Tuesday, February 7, 2012

We're Number 1 ... or Number 2!!!

Mitt Romney got absolutely shellacked in Missouri, is getting shellacked in Minnesota, and he may even lose Colorado. From TPM:

Romney thanked all his supporters, including those who have gone out caucusing tonight in Colorado. "The race is too close to call in Colorado at this point, but I'm pretty confident we'll come in Number 1 or Number 2."

That's right ... he's "pretty confident" that he'll come in "Number 1 or Number 2." As Andrew Sullivan pointed out tonight, it appears that if he doesn't have a week and millions of dollars of negative ads to pound his opponent with negative ads, he can't seem to win.

We've now had 7 contests (IA, NH, SC, FL, NV, MN, MO) with one more pending. Romney has won 3 with CO pending. Santorum has won 3 ... with CO pending. Rick Santorum is pushing Mitt Romney. Really.

UPDATE: Yeah, Romney lost Colorado too. Something really bad has happened with Mitt Romney tonight. The bottom really dropped out. In talking about the low turnout in Florida, I had said Michael McDonald was actually understating what a major potential problem this was for Romney. Nate Silver points out that this pattern has finally cost Romney ... big-time:

We have repeatedly noted the pattern in which Mr. Romney's stronger states and counties have been associated with lower Republican turnout.

So far, it was not clear that this had lost Mr. Romney a state -- save perhaps Iowa, when virtually anything might have altered the result.

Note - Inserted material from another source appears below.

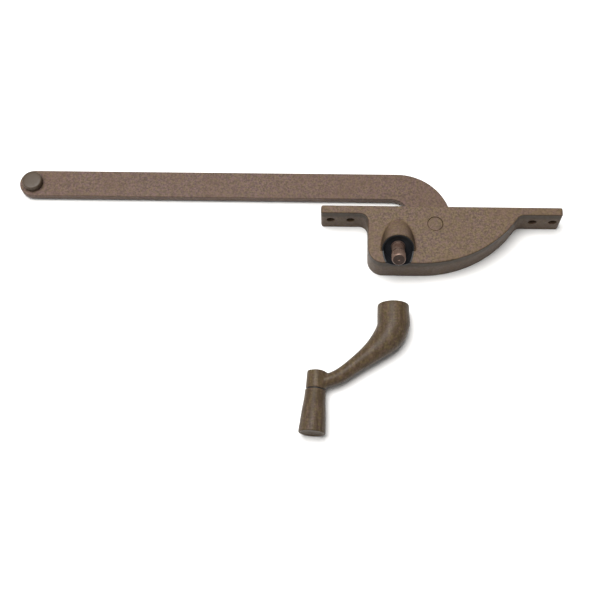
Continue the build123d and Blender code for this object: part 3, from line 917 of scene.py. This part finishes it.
def shank_up(tree, given, radius_name, vertices):
    """A round shank that stands on the origin."""
    shank = {"Vertices": vertices, "Radius": given[radius_name], "Depth": given["Length"]}
    shank = add_node(tree, "GeometryNodeMeshCylinder", shank)
    middle = add_node(tree, "ShaderNodeMath", {0: given["Length"], 1: 0.5}, operation="MULTIPLY")
    middle = add_node(tree, "ShaderNodeCombineXYZ", {"Z": middle})
    return add_node(tree, "GeometryNodeTransform", {"Geometry": shank, "Translation": middle})


def fasten(name, tree, places, sizes, seed, material):
    """One plain mesh with a fastener at each place."""
    points = bpy.data.meshes.new(name)
    points.from_pydata(places, [], [])
    made = mesh_object(name, points)
    modifier = made.modifiers.new(name, "NODES")
    modifier.node_group = tree
    values = {**sizes, "Seed": seed, "Material": material}
    for item in tree.interface.items_tree:
        if item.in_out == "INPUT" and item.name in values:
            modifier[item.identifier] = values[item.name]
    bake_modifiers(made)
    require(len(made.data.polygons) > 0, f"{name} came out empty")
    shade(made, material)
    return made


RECESS_HEIGHT = 1.6 * MM


class DriveCoverScrews(bpy.types.Operator):
    """Drives the countersunk screws that hold the cover on the case"""

    bl_idname = "window_operator.drive_cover_screws"
    bl_label = "Drive the Cover Screws"

    def execute(self, context):
        shape = context.scene.fastener_shape
        corners = separate_solids("cover_screws")
        places = [((low.x + high.x) / 2, (low.y + high.y) / 2, low.z) for low, high in corners]
        low, high = corners[0]
        sizes = {
            "Head Radius": (high.x - low.x) / 2,
            "Head Depth": shape.screw_head_depth,
            "Thread Radius": shape.screw_shank / 2,
            "Core Radius": shape.screw_core / 2,
            "Length": high.z - low.z,
            "Pitch": shape.screw_pitch,
            "Recess Width": shape.recess_width,
            "Recess Span": shape.recess_span,
        }
        tree = self.screw_tree(sizes)
        plate = zinc_plating("zinc_plate_on_screws", context.scene.operator_finish.zinc_plate)
        screws = fasten("cover_screw_set", tree, places, sizes, shape.turn_seed, plate)
        settle(screws, "housing", "plated_steel", "cover_screws")
        return {"FINISHED"}

    def screw_tree(self, sizes):
        """Countersunk head, threaded shank and cross recess; the head's face is at the origin."""
        tree, given = fastener_tree("cover_screw", sizes)
        head = {
            "Vertices": 40,
            "Radius Bottom": given["Head Radius"],
            "Radius Top": given["Core Radius"],
            "Depth": given["Head Depth"],
        }
        head = add_node(tree, "GeometryNodeMeshCone", head)
        core = shank_up(tree, given, "Core Radius", 24)
        united = {"operation": "UNION", "solver": "EXACT"}
        body = add_node(tree, "GeometryNodeMeshBoolean", {"Mesh": [head, core]}, **united)
        slots = []
        for across, along in (("Recess Span", "Recess Width"), ("Recess Width", "Recess Span")):
            size = {"X": given[across], "Y": given[along], "Z": RECESS_HEIGHT}
            size = add_node(tree, "ShaderNodeCombineXYZ", size)
            slots.append(add_node(tree, "GeometryNodeMeshCube", {"Size": size}))
        cross = add_node(tree, "GeometryNodeMeshBoolean", {"Mesh": slots}, **united)
        cut = {"operation": "DIFFERENCE", "solver": "EXACT"}
        recessed = {"Mesh 1": body, "Mesh 2": cross}
        recessed = add_node(tree, "GeometryNodeMeshBoolean", recessed, **cut)
        shells = {"Geometry": [recessed, self.thread(tree, given)]}
        set_out(tree, given, add_node(tree, "GeometryNodeJoinGeometry", shells))
        return tree

    def thread(self, tree, given):
        """A three-sided ridge wound round the core, between the head and the tip."""
        pitch, core, depth = given["Pitch"], given["Core Radius"], given["Head Depth"]
        less, over = {"operation": "SUBTRACT"}, {"operation": "DIVIDE"}
        run = add_node(tree, "ShaderNodeMath", {0: given["Length"], 1: depth}, **less)
        run = add_node(tree, "ShaderNodeMath", {0: run, 1: pitch}, **less)
        turns = add_node(tree, "ShaderNodeMath", {0: run, 1: pitch}, **over)
        spiral = {
            "Resolution": 20,
            "Rotations": turns,
            "Start Radius": core,
            "End Radius": core,
            "Height": run,
        }
        spiral = add_node(tree, "GeometryNodeCurveSpiral", spiral)
        ridge = add_node(tree, "ShaderNodeMath", {0: given["Thread Radius"], 1: core}, **less)
        ridge = {"Resolution": 3, "Radius": ridge}
        ridge = add_node(tree, "GeometryNodeCurvePrimitiveCircle", ridge, mode="RADIUS")
        wound = {"Curve": spiral, "Profile Curve": ridge, "Fill Caps": True}
        wound = add_node(tree, "GeometryNodeCurveToMesh", wound)
        start = {0: pitch, 1: 0.5, 2: depth}
        start = add_node(tree, "ShaderNodeMath", start, operation="MULTIPLY_ADD")
        start = add_node(tree, "ShaderNodeCombineXYZ", {"Z": start})
        return add_node(tree, "GeometryNodeTransform", {"Geometry": wound, "Translation": start})


class SetSectorRivets(bpy.types.Operator):
    """Sets the rivets that hold the gear sector on the arm"""

    bl_idname = "window_operator.set_sector_rivets"
    bl_label = "Set the Sector Rivets"

    def execute(self, context):
        shape = context.scene.fastener_shape
        corners = separate_solids("sector_rivets")
        places = [((low.x + high.x) / 2, (low.y + high.y) / 2, low.z) for low, high in corners]
        low, high = corners[0]
        sizes = {
            "Head Radius": (high.x - low.x) / 2,
            "Head Height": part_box("operator_arm")[0].z - low.z,
            "Shank Radius": shape.rivet_shank / 2,
            "Length": high.z - low.z,
        }
        tree = self.rivet_tree(sizes)
        steel = zinc_plating("zinc_plate_on_rivets", context.scene.operator_finish.zinc_plate)
        rivets = fasten("sector_rivet_set", tree, places, sizes, shape.turn_seed, steel)
        settle(rivets, "arm", "plated_steel", "sector_rivets")
        return {"FINISHED"}

    def rivet_tree(self, sizes):
        """Shank with a formed head at each end; the lower head's face is at the origin."""
        tree, given = fastener_tree("sector_rivet", sizes)
        head = {
            "Vertices": 32,
            "Radius Bottom": given["Shank Radius"],
            "Radius Top": given["Head Radius"],
            "Depth": given["Head Height"],
        }
        head = add_node(tree, "GeometryNodeMeshCone", head)
        top = add_node(tree, "ShaderNodeCombineXYZ", {"Z": given["Length"]})
        top = {"Geometry": head, "Rotation": (pi, 0, 0), "Translation": top}
        top = add_node(tree, "GeometryNodeTransform", top)
        solids = {"Mesh": [shank_up(tree, given, "Shank Radius", 32), head, top]}
        united = {"operation": "UNION", "solver": "EXACT"}
        set_out(tree, given, add_node(tree, "GeometryNodeMeshBoolean", solids, **united))
        return tree


# -------------------------------------------------------------------------------- stage


class SetStage(bpy.types.Operator):
    """Lays the pale floor, hangs the soft lights and places the camera"""

    bl_idname = "window_operator.set_stage"
    bl_label = "Set the Stage"

    def execute(self, context):
        stage = context.scene.studio_stage
        middle = (CAD_LOW + CAD_HIGH) / 2
        self.lay_floor(stage, middle)
        self.light(context.scene, stage, middle)
        self.place_camera(context.scene, stage)
        return {"FINISHED"}

    def lay_floor(self, stage, middle):
        """One flat sheet just under the object."""
        reach_out = stage.floor_size / 2
        corners = []
        for x, y in ((-1, -1), (1, -1), (1, 1), (-1, 1)):
            across, along = middle.x + x * reach_out, middle.y + y * reach_out
            corners.append((across, along, CAD_LOW.z - 0.05 * MM))
        mesh = bpy.data.meshes.new("floor")
        mesh.from_pydata(corners, [], [(0, 1, 2, 3)])
        floor = mesh_object("floor", mesh)
        floor.data.materials.append(matt_floor("matt_white_board", stage.floor_colour))

    def light(self, scene, stage, middle):
        """Even light from the room, a large lamp overhead and a small one at the left."""
        world = bpy.data.worlds.new("soft_room")
        world.use_nodes = True
        world.node_tree.nodes.clear()
        sky = {"Color": (1, 1, 1, 1), "Strength": stage.sky}
        sky = add_node(world.node_tree, "ShaderNodeBackground", sky)
        add_node(world.node_tree, "ShaderNodeOutputWorld", {"Surface": sky})
        scene.world = world
        for name, power, size, offset in (
            ("overhead", stage.key, stage.key_size, Vector((-0.25, 0.2, 1.5))),
            ("left_side", stage.fill, stage.fill_size, Vector((-0.7, -0.15, 0.55))),
        ):
            lamp = bpy.data.lights.new(name, "AREA")
            lamp.shape = "SQUARE"
            lamp.size = size
            lamp.energy = power
            hung = bpy.data.objects.new(name, lamp)
            hung.location = middle + offset
            hung.rotation_euler = (-offset).to_track_quat("-Z", "Y").to_euler()
            scene.collection.objects.link(hung)

    def place_camera(self, scene, stage):
        """The camera, aimed at a point on the floor beside the arm's pivot."""
        ahead = Vector(
            (
                sin(stage.azimuth) * cos(stage.elevation),
                cos(stage.azimuth) * cos(stage.elevation),
                -sin(stage.elevation),
            )
        )
        level = ahead.cross(Vector((0, 0, 1))).normalized()
        above = level.cross(ahead)
        right = level * cos(stage.roll) + above * sin(stage.roll)
        turn = Matrix((right, -ahead.cross(right), -ahead)).transposed().to_4x4()
        pivot = JOINTS["arm_swing"]["pos_m"]
        aim = Vector((pivot[0] - stage.aim_left, pivot[1] - stage.aim_near, CAD_LOW.z))
        camera_data = bpy.data.cameras.new("camera")
        camera_data.sensor_width = 36
        camera_data.lens = stage.lens
        camera = bpy.data.objects.new("camera", camera_data)
        camera.matrix_world = Matrix.Translation(aim - ahead * stage.distance) @ turn
        scene.collection.objects.link(camera)
        scene.camera = camera
        scene.view_settings.view_transform = "Standard"


# -------------------------------------------------------------------------------- panel


STEPS = (
    FinishCase,
    FinishArm,
    FinishDrive,
    FinishFittings,
    CastHandle,
    TurnKnob,
    MouldButton,
    DriveCoverScrews,
    SetSectorRivets,
    SetStage,
)


class WindowOperatorPanel(bpy.types.Panel):
    """Lists the steps that build the window operator"""

    bl_idname = "VIEW3D_PT_window_operator"
    bl_label = "Window Operator"
    bl_space_type = "VIEW_3D"
    bl_region_type = "UI"
    bl_category = "Window Operator"

    def draw(self, context):
        for step in STEPS:
            self.layout.operator(step.bl_idname)
        for name in SETTINGS:
            box = self.layout.box()
            settings = getattr(context.scene, name)
            for setting in settings.bl_rna.properties:
                if setting.identifier not in ("name", "rna_type"):
                    box.prop(settings, setting.identifier)


CLASSES = (*SETTINGS.values(), *STEPS, WindowOperatorPanel)


def register():
    for made in CLASSES:
        bpy.utils.register_class(made)
    for name, group in SETTINGS.items():
        setattr(bpy.types.Scene, name, bpy.props.PointerProperty(type=group))


def unregister():
    for name in SETTINGS:
        delattr(bpy.types.Scene, name)
    for made in reversed(CLASSES):
        bpy.utils.unregister_class(made)


def main():
    register()
    for step in STEPS:
        group, action = step.bl_idname.split(".")
        getattr(getattr(bpy.ops, group), action)()


if __name__ == "__main__":
    main()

But in Colorado, where the demographics were reasonably favorable to Mr. Romney -- he won 60 percent of the vote there in 2008 -- it may have made the difference. Mr. Romney's stronger areas in the state were associated with turnout declines of about 20 percent. But turnout was steady or slightly up in places where Rick Santorum did well.

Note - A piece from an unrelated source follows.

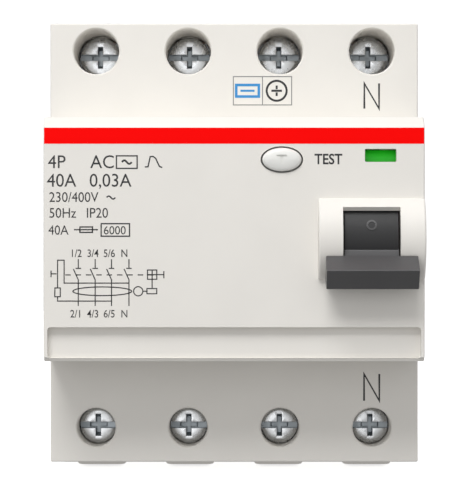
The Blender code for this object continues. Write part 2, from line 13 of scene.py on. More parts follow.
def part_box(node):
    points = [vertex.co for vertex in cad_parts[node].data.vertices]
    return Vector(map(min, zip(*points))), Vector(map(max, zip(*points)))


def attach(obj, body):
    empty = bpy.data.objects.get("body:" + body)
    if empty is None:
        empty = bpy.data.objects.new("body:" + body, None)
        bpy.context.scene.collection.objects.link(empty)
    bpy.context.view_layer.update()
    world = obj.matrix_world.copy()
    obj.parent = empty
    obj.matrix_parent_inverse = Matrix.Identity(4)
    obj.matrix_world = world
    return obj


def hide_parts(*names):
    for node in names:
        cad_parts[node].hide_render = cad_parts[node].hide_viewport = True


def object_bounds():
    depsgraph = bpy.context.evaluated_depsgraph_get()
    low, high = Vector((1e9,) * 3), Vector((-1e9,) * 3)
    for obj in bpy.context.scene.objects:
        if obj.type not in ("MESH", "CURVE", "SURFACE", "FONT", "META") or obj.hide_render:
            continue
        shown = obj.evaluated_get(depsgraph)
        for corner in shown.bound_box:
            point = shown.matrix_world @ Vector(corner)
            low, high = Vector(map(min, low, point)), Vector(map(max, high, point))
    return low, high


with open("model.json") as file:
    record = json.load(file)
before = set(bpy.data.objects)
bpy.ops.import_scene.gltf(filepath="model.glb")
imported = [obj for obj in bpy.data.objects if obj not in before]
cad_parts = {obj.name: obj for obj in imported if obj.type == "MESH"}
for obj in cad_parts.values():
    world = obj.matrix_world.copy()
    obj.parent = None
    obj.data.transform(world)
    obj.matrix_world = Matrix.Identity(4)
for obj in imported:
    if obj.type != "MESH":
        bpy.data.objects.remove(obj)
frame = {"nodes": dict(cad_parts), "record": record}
CAD_BOX = [list(corner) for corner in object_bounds()]

MM = 0.001
MODULE = 17.5
POLES = [(-1.5 + i) * MODULE for i in range(4)]
HALF = 2 * MODULE


def limits(node):
    """Lowest and highest corner of a CAD node in millimetres."""
    low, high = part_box(node)
    return [c / MM for c in low], [c / MM for c in high]


COVER_LOW, COVER_HIGH = limits("front_cover")
BASE_LOW, BASE_HIGH = limits("rear_base")
TOP_Z, BOTTOM_Z = COVER_HIGH[2], COVER_LOW[2]
SEAM_Y, REAR_Y = BASE_LOW[1], BASE_HIGH[1]
COVER_REAR = COVER_HIGH[1]
SHOULDER_Y, FRONT_Y = -44.0, -60.0
CAP_Z = 22.5
RAIL_HALF = 18.0
TOGGLE_Y = -54.0                # toggle axis, at z = 0
SHROUD_R = -COVER_LOW[1] + TOGGLE_Y
SHROUD_HALF = 7.45
SLOT_X = (19.85, 30.35)
DRUM_R = 8.6
DRUM_X = (20.15, 30.05)
PIN_BORE_R = 1.55
BUTTON = (8.76, 14.56)          # x, z
SIDE_IN = 33.5                  # inner face of the side walls
HOUSING_SCREWS = ((-MODULE, -31.0, REAR_Y), (MODULE, 31.0, 1.0))    # x, z, rear face
INK = 0.02                      # how far a print stands off its surface

BANKS = {
    "line": {"z": 35.9, "well_r": 4.33, "sleeve_r": 5.1, "head_r": 3.95},
    "load": {"z": -35.7, "well_r": 3.675, "sleeve_r": 4.7, "head_r": 3.5},
}
for name, bank in BANKS.items():
    low, high = limits(f"terminal_screw_{name}_1")
    bank["head_y"], bank["tip_y"] = low[1], high[1]
    low, high = limits(f"clamp_cage_{name}_1")
    bank["wire_y"] = (low[1] + 2.0 + high[1] - 1.5 + 2.8) / 2


# ---------------------------------------------------------------- materials
def new_material(name, colour, roughness, metallic=0.0):
    mat = bpy.data.materials.new(name)
    mat.use_nodes = True
    shader = mat.node_tree.nodes["Principled BSDF"]
    shader.inputs["Base Color"].default_value = (*colour, 1.0)
    shader.inputs["Metallic"].default_value = metallic
    shader.inputs["Roughness"].default_value = roughness
    return mat, mat.node_tree, shader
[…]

Among other problems for Mr. Romney, this suggests that suggests that the caucus states could be problematic rather than advantageous to Mr. Romney, with his superior organization being outmatched by very conservative voters who have low levels of enthusiasm for him.

So, we've now had 8 contests, Santorum has won 4 and Romney has won just 3. That's a pretty poor resume for Mr. Inevitable.


William D. Adler said...

But Romney is still ahead in the delegate count. If we learned anything from the Obama-Clinton battle royale it's that delegates are the only thing that matters. The question is whether Mitt's lost too much momentum and won't be able to regain it in time for the big contests coming up.

Larry Becker said...

But the delegate count is not what matters. It is still inconceivable that Santorum or Gingrich could be the nominee. My point is simply that Romney has a very difficult (perhaps inctractable) problem with getting his base on board. He can move to the right and try to get them on board but that creates some problems. Or he can refuse to make an adjustment and deal with the possibility that voter turnout among conservatives will be be lower in the Fall. Neither option is very good. Also, he's going to waste a lot more money now and he's going to have to do more scorched earth campaigning which is driving his own unfavorables up.

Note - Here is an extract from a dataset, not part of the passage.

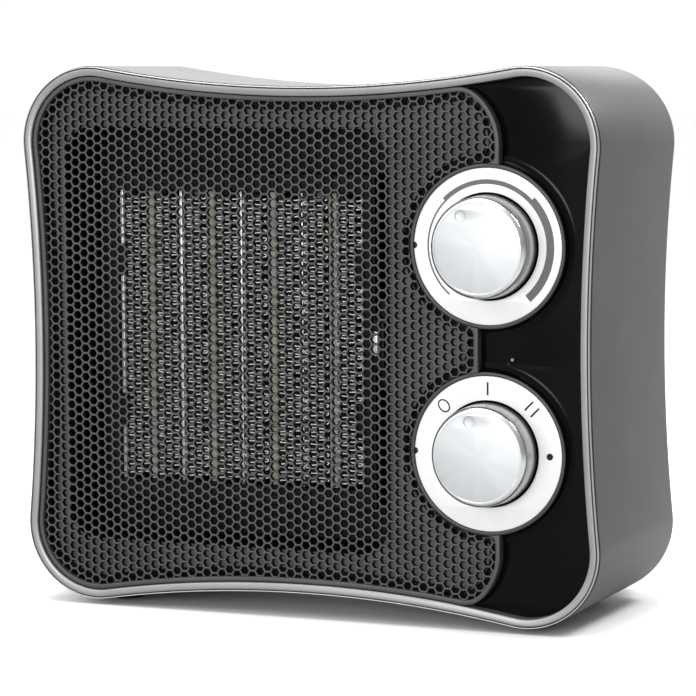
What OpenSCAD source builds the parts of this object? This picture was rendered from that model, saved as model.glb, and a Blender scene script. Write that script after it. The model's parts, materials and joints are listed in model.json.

Right now, he's losing to Obama in some key swing states like Ohio, Virginia, and New Hampshire.

It was just a very, very bad night for Romney and I just don't think they saw it coming until very close to Tuesday morning.

Jonathan Keller said...

"My point is simply that Romney has a very difficult (perhaps intractable) problem with getting his base on board."

This mirror image of this exact point was made, *over and over again,* in the 2008 primaries re: Obama's "African-Americans and latte-sippers only 'problem,'" his "weakness w/ white lunchpail Democrats," etc.

All Republicans will need in 2008 is Barack Hussein Obama's name on the ballot.

Talk to me after Super Tuesday, when Romney's sitting there w/ delegates pouring into a bucket like a guy who just hit the Triple Eights at The Trop.

Jonathan Keller said...
This comment has been removed by the author.
Larry Becker said...

If you think voter enthusiasm among the Republican base in 2012 is somehow analogous to voter enthusiasm among the Democratic base in 2008, you're just mistaken. Sure, conservatives will vote for Romney in the end. But what will Romney have to do to make this happen and what will that mean for independent voters? Sure, Romney can sink tons of cash into negative ads against Santorum and beat Santorum. But what will that mean for Romney's own unfavorables?